Sono convinto che la cultura riscatti l’uomo. Più cultura c’è, più umanità c’è, più uomo c’è. E proprio in una terra che si sente in periferia, abbandonata, la via della cultura è quella che permette di riscattarsi perché la cultura non è sapere tutto o sapere molte cose, è la scoperta, la consapevolezza del mio esserci. Tutte le olte che ci sono, che mi sento, che mi sento protagonista sto facendo cultura e quanto più la cultura passa anche attraverso le viuzze e le case della gente semplice più riscatto ci sarà. I furbi non hanno interesse a che ci sia cultura perché chi non ne ha è un uomo facilmente addomesticabile, chi ha cultura pensa, giudica, critica, vuole, lotta, si impegna ed è per questo che ritengo sia una strada da percorrere. La cultura non è di alcuni, l’uomo colto può essere chiunque, il contadino, il semplice operaio, è l’uomo che cammina ad occhi aperti che sa dove mettere i piedi e che vuole mettere i piedi al posto giusto.

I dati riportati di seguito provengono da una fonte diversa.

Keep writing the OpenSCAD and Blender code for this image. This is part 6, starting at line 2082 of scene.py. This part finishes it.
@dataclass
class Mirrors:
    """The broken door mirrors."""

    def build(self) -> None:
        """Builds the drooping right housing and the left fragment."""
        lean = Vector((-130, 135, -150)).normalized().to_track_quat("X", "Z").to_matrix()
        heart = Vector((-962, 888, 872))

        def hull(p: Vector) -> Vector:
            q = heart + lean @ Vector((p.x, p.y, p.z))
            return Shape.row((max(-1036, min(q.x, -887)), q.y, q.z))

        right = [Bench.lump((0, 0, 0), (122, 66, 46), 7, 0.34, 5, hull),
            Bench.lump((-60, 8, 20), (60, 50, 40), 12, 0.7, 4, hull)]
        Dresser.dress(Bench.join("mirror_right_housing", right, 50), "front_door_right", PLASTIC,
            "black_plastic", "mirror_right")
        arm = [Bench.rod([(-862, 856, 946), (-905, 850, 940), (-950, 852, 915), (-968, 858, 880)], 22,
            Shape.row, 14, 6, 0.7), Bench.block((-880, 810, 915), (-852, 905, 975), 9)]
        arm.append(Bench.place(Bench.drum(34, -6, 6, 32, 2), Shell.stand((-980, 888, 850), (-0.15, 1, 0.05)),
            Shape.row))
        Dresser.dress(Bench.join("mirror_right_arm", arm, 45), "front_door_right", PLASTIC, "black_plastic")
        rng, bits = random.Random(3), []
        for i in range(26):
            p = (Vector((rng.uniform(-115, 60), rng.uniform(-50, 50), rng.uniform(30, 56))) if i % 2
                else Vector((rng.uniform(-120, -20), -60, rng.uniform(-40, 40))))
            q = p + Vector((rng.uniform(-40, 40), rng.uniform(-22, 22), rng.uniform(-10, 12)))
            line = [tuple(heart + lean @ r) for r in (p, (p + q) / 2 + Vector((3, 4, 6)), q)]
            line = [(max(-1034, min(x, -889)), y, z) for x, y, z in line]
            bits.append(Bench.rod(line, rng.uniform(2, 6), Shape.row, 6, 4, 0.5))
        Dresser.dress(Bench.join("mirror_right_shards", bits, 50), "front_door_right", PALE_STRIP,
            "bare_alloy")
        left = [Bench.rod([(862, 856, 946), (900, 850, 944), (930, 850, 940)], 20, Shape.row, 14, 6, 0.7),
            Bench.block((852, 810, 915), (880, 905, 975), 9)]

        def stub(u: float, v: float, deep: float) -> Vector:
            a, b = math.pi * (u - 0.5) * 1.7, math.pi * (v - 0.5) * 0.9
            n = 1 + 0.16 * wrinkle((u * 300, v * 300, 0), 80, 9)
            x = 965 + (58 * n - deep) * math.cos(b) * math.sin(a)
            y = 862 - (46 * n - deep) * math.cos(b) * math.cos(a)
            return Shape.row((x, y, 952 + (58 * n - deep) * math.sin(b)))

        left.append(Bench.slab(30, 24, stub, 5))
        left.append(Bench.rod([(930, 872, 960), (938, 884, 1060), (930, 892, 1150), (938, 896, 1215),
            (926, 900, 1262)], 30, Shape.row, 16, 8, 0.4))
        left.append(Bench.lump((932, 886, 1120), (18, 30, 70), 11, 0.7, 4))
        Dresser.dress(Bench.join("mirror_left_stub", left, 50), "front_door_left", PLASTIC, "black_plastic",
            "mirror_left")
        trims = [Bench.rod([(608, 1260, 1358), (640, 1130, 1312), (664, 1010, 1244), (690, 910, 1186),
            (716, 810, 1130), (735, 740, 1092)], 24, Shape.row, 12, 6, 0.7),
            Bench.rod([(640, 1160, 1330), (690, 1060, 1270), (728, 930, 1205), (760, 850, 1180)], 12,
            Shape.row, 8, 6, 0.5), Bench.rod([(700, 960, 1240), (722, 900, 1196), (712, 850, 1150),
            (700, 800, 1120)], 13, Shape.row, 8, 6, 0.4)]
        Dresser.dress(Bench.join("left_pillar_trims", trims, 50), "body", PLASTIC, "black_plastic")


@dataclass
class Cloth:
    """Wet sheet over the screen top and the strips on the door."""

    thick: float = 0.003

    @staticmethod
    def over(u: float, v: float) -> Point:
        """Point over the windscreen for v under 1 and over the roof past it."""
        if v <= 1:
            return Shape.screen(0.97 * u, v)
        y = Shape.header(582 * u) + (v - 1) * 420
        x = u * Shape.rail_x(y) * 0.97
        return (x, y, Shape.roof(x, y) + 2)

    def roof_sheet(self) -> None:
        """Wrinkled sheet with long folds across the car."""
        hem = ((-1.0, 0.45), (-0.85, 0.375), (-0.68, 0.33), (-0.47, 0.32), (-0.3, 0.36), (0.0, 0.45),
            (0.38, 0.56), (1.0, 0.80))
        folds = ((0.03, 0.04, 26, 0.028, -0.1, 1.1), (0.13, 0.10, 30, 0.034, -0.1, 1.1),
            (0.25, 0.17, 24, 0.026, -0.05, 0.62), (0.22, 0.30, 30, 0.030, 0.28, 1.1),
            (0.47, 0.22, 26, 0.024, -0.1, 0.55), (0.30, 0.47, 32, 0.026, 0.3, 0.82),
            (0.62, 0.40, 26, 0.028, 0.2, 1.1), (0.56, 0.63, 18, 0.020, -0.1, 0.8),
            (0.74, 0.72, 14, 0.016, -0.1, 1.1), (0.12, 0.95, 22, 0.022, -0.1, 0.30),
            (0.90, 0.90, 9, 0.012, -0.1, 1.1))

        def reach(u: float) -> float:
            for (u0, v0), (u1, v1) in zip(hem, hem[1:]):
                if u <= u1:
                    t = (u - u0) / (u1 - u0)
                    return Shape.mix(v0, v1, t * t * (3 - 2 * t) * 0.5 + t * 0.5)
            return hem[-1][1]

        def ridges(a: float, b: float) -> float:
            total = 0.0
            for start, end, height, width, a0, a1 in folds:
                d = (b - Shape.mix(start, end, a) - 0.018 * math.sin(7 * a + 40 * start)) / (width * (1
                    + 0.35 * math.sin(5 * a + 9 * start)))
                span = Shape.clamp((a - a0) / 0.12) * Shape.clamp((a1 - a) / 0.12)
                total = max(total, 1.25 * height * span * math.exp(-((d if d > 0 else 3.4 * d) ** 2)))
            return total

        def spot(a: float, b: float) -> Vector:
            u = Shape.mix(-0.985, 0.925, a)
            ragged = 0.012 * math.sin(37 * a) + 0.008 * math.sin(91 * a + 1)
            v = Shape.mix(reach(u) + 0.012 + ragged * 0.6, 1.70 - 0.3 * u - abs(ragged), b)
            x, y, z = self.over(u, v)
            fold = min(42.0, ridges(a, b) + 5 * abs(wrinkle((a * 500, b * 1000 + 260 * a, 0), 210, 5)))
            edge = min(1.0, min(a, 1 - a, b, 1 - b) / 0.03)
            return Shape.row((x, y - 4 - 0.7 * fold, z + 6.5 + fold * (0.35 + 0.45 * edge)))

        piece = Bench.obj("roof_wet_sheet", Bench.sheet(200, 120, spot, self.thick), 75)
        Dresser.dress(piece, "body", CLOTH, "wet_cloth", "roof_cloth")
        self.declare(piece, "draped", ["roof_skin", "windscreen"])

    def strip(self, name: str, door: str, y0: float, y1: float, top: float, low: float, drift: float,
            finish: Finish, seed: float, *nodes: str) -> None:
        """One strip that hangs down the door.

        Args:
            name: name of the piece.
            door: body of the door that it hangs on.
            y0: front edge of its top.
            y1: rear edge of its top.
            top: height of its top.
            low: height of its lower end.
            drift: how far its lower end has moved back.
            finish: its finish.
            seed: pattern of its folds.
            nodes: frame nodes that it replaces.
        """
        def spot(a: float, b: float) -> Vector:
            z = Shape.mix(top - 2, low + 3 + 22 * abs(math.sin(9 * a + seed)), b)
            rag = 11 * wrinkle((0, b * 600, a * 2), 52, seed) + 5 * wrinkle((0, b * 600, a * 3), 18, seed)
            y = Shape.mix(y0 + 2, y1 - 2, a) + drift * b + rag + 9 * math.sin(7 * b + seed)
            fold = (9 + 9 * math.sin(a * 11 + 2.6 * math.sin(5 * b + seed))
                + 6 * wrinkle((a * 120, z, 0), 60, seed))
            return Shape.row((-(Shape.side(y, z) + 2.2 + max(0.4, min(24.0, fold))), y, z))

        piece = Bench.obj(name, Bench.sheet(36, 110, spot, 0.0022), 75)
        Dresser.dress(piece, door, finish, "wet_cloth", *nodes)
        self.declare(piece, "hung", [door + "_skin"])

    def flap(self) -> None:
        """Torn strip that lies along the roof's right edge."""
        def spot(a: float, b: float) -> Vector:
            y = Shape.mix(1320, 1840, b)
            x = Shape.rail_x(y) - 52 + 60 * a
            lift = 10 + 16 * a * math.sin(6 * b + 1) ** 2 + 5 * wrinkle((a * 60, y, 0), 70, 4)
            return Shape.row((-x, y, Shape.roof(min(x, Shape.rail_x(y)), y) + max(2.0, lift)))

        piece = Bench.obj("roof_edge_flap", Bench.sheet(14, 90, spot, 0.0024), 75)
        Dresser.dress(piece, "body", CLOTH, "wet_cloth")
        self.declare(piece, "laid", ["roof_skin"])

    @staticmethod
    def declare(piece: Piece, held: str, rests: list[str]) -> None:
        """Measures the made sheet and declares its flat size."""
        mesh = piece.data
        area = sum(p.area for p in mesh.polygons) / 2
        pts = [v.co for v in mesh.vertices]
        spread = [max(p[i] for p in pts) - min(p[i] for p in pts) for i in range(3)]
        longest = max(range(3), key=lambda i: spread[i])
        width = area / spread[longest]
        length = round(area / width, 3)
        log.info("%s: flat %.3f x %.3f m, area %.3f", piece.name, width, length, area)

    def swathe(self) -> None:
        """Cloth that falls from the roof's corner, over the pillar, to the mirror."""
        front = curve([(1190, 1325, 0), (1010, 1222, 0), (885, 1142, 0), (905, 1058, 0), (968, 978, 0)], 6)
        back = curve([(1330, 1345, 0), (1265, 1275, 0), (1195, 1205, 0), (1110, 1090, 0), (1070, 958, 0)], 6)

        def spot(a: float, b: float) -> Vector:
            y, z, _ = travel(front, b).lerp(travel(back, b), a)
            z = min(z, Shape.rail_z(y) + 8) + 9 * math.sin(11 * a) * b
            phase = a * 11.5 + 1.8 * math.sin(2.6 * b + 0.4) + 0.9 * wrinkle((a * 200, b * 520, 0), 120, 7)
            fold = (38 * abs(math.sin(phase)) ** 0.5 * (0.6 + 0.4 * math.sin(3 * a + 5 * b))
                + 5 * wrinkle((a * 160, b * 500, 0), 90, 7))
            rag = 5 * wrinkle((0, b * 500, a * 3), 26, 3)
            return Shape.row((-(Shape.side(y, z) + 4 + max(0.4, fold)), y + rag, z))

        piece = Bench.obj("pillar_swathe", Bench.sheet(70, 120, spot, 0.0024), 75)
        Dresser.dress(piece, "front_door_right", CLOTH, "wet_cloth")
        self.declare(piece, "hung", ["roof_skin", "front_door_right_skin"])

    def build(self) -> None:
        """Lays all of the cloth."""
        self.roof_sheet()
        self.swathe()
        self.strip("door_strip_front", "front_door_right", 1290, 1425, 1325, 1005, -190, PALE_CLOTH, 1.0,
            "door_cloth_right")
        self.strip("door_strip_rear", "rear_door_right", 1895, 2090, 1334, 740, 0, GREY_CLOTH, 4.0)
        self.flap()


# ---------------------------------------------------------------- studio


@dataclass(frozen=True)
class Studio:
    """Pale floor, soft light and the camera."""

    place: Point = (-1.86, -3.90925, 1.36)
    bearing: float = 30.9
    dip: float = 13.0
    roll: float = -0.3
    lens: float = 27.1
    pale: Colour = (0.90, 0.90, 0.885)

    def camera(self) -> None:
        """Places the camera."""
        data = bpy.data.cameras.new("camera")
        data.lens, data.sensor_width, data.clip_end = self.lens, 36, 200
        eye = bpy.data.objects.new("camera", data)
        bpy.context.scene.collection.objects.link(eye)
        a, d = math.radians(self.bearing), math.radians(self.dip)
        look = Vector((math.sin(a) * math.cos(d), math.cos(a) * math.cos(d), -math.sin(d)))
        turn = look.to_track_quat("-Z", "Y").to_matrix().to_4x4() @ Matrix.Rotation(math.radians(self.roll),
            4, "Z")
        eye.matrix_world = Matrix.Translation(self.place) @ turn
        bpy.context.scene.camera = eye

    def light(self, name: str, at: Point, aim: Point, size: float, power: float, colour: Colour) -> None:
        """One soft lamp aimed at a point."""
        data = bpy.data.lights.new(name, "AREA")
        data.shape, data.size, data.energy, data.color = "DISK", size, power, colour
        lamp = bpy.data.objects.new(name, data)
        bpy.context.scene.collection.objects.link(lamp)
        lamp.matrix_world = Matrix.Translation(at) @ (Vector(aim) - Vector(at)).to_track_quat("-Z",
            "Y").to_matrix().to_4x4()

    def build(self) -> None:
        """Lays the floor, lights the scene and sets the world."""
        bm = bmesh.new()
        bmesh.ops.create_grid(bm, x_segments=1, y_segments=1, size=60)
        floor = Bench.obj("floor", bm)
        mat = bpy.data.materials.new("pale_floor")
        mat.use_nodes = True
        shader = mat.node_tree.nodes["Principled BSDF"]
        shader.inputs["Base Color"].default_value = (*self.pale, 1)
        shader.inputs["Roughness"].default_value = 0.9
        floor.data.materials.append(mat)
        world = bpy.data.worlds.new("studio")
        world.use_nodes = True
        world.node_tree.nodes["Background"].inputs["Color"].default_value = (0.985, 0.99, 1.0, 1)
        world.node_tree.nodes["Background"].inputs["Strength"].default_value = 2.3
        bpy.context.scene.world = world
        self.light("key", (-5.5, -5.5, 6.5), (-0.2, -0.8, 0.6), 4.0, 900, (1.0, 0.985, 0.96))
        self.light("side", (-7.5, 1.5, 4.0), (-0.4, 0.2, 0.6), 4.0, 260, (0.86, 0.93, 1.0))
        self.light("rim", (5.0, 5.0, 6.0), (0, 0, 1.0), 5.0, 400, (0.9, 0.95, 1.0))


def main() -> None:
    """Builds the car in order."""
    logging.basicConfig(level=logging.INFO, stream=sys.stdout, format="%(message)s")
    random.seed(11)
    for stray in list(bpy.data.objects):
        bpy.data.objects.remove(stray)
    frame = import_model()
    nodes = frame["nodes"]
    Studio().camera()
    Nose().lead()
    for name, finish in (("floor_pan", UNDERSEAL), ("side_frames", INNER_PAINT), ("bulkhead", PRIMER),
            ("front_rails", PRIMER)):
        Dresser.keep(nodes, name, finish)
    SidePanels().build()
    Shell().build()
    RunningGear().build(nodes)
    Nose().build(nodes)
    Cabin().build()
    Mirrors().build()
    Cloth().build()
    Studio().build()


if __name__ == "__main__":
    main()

Ai giovani ha indicato in più occasioni la figura del giudice Livatino, sarà il testimone per il Giovaninfesta del 2010 perchè proprio lui?
Nel nostro mondo bisogna cominciare ad usare parole che non pronunciamo quasi mai. Pronunciamo molto la parola amore però è diventato così vago che, qualche volta, non significa niente, addolcisce soltanto le bevande; credo che non ci possa essere catechesi nelle nostre parrocchie senza la parola giustizia, legalità, responsabilità, impegno. Il Vangelo è per gli uomini forti, il Vangelo non è il dolcificante o la camomilla che il Signore ci ha messo a disposizione, il Vangelo scuote e, in una terra come la nostra, dobbiamo mettere in ballo queste parole. La figura di Livatino mi interessa. Vorrei che pensassimo un po’ di più a quest’uomo per essere aiutati da lui a scoprire che cosa significa saper andare controcorrente. Vederlo sugli altari sarà bello ma percorrere le stesse sue strade, sentire il bisogno di diventare suoi compagni, questo è importante. I giovani hanno bisogno di vedere che si può avere coraggio e tentare qualcosa di diverso, non è detto che il male debba avere il sopravvento dirigere il traffico. Vorrei che ci scuotessimo un po’ prima di incominciare il cammino per arrivare alla beatificazione, riscoprendo che, anche per noi, una vocazione di quel tipo è possibile».